Entries with model source code
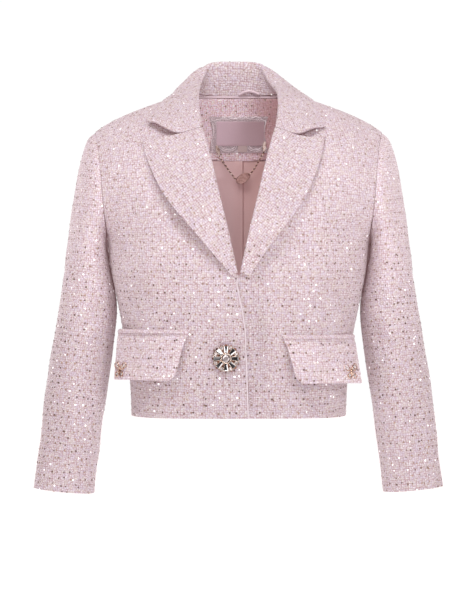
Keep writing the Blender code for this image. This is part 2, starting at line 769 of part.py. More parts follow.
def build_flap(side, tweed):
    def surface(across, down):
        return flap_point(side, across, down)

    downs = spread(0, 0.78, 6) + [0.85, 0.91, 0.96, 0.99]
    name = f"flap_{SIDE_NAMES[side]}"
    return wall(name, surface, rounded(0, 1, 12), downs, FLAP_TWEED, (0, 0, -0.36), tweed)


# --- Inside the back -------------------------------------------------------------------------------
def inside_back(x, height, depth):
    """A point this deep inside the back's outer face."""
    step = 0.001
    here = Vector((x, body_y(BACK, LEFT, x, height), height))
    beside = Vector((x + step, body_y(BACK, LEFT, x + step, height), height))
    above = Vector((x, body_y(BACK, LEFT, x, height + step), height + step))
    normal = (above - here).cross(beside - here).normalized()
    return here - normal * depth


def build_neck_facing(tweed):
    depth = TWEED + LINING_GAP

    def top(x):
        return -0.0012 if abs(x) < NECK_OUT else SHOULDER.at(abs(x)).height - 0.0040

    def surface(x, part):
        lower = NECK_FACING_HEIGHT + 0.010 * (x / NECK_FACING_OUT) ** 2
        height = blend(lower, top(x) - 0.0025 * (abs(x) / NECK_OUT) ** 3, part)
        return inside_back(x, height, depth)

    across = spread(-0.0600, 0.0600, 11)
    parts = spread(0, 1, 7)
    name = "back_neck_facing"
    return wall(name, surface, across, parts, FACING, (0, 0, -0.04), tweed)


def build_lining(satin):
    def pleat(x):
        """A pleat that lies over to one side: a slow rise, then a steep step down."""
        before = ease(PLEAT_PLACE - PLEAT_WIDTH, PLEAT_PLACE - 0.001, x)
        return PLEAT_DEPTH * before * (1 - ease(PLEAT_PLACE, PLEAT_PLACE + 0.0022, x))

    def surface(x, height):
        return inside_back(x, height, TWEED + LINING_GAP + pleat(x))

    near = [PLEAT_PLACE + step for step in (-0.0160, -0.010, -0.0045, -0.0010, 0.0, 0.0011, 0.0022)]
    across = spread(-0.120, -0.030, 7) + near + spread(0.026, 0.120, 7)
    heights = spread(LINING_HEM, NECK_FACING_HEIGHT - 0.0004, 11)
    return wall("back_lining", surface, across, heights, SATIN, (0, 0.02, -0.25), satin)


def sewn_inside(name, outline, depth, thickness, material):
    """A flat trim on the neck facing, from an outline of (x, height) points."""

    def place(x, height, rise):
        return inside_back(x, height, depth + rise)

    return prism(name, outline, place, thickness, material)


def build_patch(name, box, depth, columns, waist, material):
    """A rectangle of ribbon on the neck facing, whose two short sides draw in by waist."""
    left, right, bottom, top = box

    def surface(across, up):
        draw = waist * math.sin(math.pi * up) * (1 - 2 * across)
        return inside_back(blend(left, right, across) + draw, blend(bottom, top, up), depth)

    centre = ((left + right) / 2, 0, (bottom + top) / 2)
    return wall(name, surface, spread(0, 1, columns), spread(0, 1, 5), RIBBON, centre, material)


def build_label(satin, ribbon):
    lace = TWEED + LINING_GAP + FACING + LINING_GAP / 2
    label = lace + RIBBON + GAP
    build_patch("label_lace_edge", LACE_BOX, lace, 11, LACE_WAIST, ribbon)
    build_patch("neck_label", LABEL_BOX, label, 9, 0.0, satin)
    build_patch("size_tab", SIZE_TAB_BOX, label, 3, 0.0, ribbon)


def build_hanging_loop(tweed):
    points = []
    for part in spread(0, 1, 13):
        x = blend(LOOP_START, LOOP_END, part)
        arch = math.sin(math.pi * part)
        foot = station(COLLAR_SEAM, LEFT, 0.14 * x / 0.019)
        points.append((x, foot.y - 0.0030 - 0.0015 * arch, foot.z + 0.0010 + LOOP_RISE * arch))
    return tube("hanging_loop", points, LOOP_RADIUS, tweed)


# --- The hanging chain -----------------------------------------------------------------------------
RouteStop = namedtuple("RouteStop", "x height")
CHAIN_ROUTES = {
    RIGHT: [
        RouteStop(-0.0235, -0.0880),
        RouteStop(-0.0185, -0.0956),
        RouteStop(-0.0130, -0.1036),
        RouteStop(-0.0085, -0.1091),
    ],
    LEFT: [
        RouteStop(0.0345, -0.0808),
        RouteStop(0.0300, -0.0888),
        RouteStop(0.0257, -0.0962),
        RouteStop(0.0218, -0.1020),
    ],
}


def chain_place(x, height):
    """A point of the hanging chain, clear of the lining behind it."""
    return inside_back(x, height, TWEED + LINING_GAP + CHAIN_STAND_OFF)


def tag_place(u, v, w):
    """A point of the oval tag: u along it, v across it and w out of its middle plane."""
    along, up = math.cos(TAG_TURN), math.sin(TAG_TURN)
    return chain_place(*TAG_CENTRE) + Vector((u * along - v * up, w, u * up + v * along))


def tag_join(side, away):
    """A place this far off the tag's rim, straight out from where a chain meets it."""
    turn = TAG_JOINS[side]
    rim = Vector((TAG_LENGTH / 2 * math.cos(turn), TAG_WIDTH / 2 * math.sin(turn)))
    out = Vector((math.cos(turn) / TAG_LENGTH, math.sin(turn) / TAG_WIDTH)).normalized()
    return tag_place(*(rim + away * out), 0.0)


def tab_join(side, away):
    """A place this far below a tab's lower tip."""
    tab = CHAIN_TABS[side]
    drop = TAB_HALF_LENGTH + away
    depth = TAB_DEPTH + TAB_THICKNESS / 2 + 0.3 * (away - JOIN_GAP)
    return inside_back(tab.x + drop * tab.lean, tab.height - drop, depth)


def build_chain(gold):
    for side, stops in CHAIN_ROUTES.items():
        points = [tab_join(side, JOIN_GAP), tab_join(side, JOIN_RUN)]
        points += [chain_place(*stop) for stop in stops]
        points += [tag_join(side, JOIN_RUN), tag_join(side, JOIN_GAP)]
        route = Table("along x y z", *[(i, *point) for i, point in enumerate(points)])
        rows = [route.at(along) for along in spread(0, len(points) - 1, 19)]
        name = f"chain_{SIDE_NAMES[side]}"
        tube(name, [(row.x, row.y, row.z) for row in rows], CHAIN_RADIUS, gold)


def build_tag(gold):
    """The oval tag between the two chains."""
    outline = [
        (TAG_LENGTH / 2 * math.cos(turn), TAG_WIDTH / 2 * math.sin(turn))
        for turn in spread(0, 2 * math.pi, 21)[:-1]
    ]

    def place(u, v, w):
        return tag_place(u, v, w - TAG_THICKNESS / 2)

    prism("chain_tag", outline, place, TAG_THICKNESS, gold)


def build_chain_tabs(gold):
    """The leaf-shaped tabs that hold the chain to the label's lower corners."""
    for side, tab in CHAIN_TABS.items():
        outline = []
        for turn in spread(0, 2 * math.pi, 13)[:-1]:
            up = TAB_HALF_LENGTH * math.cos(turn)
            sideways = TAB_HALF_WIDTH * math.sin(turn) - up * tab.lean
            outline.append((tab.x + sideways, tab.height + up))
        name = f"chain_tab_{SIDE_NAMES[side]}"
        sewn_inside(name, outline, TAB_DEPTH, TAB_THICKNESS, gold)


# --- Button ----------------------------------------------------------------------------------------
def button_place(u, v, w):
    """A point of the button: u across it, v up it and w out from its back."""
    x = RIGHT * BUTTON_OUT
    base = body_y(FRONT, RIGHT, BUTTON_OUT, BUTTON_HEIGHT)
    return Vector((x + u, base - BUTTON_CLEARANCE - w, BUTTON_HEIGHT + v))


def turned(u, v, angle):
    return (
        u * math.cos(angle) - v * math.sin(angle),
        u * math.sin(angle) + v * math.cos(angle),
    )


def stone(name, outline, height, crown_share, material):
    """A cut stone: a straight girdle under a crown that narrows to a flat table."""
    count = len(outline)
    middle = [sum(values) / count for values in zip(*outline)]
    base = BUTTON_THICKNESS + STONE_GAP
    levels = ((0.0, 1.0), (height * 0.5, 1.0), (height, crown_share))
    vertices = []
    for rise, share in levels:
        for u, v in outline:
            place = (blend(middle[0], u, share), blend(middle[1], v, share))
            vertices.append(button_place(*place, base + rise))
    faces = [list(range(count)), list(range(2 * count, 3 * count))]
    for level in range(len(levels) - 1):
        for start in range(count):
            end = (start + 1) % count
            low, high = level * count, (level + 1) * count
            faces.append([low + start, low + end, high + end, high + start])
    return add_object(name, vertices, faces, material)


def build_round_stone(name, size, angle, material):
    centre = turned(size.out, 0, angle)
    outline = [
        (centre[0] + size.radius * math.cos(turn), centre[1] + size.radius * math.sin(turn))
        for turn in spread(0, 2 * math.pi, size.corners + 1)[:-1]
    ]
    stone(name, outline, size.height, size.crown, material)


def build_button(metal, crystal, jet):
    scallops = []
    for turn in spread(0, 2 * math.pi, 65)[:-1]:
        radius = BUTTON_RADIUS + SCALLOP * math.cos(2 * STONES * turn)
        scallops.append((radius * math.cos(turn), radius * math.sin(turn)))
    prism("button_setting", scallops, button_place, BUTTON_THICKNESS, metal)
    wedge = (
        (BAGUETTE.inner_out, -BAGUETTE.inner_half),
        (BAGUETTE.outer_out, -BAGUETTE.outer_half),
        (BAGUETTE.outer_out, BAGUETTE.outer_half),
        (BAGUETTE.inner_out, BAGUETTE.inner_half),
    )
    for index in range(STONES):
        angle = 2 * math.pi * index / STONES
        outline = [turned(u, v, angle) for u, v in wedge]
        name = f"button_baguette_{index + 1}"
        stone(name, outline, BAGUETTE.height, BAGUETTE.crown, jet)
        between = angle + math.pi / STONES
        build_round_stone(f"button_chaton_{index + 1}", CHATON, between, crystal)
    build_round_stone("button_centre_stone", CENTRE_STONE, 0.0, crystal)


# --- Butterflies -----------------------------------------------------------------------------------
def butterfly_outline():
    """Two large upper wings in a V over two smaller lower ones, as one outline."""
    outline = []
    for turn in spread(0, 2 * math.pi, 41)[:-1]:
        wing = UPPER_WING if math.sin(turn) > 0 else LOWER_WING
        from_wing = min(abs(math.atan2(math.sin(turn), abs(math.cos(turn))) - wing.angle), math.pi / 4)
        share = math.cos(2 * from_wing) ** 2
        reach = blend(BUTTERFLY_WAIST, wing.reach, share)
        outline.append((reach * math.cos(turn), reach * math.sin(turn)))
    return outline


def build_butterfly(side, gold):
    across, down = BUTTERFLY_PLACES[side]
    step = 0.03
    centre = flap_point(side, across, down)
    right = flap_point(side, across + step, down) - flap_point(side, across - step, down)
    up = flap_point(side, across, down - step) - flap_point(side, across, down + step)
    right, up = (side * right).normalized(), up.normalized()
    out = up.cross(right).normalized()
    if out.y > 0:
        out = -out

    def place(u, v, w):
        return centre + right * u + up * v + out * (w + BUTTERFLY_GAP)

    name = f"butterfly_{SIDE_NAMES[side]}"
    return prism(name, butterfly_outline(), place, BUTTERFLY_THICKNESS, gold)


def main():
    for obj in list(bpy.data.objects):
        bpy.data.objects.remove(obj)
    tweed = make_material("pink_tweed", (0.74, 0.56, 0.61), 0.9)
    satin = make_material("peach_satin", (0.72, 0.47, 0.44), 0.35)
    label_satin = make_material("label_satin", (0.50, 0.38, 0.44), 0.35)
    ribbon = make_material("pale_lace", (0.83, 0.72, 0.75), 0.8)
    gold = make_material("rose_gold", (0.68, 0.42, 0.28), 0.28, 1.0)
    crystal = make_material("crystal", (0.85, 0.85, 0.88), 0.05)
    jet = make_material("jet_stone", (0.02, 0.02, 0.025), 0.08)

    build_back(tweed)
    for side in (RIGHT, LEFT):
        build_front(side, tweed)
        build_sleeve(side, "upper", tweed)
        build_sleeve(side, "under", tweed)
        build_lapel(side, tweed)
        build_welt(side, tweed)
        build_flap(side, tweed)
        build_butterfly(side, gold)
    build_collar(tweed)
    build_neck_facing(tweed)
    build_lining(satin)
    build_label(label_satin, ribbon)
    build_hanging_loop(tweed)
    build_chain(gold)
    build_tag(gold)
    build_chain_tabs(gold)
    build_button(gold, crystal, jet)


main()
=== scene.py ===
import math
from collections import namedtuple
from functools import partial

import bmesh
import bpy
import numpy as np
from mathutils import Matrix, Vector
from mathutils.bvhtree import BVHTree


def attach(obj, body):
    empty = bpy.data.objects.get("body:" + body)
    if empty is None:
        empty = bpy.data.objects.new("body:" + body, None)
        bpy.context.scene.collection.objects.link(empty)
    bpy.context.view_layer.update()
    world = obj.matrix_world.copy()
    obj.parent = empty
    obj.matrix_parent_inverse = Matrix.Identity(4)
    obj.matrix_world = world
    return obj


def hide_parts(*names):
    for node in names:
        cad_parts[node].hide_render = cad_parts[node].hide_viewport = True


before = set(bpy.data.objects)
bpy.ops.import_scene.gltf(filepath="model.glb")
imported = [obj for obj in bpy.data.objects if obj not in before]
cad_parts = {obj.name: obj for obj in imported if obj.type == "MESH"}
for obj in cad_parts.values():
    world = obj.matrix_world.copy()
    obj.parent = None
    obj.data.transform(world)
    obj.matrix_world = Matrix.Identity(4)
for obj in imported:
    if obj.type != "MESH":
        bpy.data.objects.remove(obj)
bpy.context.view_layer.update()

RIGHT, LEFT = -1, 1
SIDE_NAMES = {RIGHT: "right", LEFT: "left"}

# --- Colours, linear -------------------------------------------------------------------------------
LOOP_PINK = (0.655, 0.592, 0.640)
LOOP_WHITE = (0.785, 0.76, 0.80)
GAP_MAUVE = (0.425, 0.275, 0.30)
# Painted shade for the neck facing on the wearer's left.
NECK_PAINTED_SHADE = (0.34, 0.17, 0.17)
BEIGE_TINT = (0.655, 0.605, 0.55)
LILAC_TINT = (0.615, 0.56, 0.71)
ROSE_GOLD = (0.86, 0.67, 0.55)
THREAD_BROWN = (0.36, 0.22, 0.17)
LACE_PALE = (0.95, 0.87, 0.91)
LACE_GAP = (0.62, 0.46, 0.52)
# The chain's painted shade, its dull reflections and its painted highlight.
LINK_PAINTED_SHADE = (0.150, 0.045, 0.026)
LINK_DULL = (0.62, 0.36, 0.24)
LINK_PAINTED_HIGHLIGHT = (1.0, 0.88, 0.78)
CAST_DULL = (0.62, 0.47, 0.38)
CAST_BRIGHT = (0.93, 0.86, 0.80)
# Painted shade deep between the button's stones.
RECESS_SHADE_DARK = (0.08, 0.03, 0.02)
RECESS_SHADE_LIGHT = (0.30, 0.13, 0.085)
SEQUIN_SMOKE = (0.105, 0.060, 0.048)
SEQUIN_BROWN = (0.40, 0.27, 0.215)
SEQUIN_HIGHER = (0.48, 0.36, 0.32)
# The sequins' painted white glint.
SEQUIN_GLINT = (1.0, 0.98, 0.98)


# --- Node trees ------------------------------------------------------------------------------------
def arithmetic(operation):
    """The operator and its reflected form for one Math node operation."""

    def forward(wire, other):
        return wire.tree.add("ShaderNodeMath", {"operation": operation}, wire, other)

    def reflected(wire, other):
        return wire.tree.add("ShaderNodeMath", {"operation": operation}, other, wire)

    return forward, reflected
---
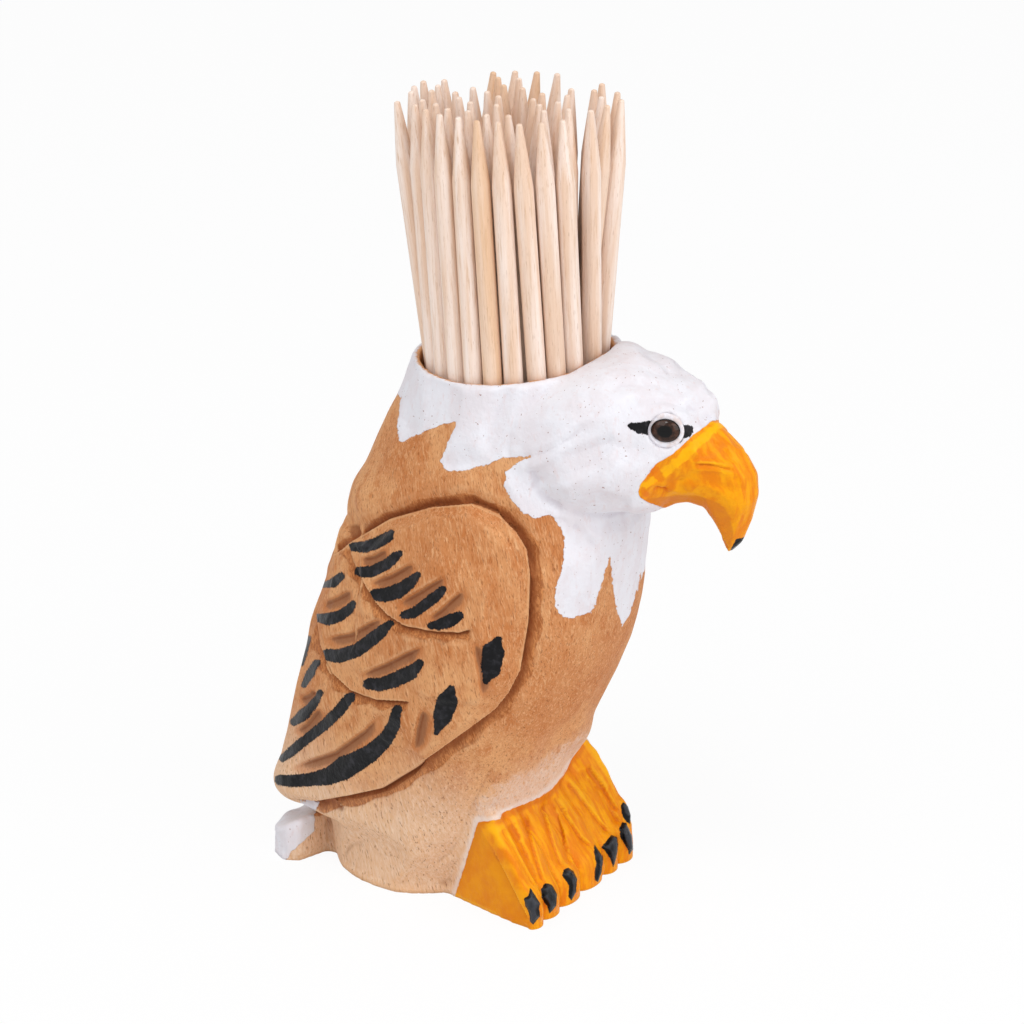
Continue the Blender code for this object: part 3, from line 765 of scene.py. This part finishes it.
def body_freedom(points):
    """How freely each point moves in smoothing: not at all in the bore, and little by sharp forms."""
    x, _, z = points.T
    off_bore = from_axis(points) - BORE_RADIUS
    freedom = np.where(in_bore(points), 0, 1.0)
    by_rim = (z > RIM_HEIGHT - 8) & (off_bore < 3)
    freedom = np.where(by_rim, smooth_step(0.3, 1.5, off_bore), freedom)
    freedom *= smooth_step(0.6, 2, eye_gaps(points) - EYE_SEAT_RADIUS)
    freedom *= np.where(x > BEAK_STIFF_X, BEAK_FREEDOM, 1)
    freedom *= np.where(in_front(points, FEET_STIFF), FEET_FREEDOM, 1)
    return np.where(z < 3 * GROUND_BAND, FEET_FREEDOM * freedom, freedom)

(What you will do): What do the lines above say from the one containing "Keep writing the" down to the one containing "return flap_point(side, across, down)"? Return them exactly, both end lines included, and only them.

(Result):
Keep writing the Blender code for this image. This is part 2, starting at line 769 of part.py. More parts follow.
def build_flap(side, tweed):
    def surface(across, down):
        return flap_point(side, across, down)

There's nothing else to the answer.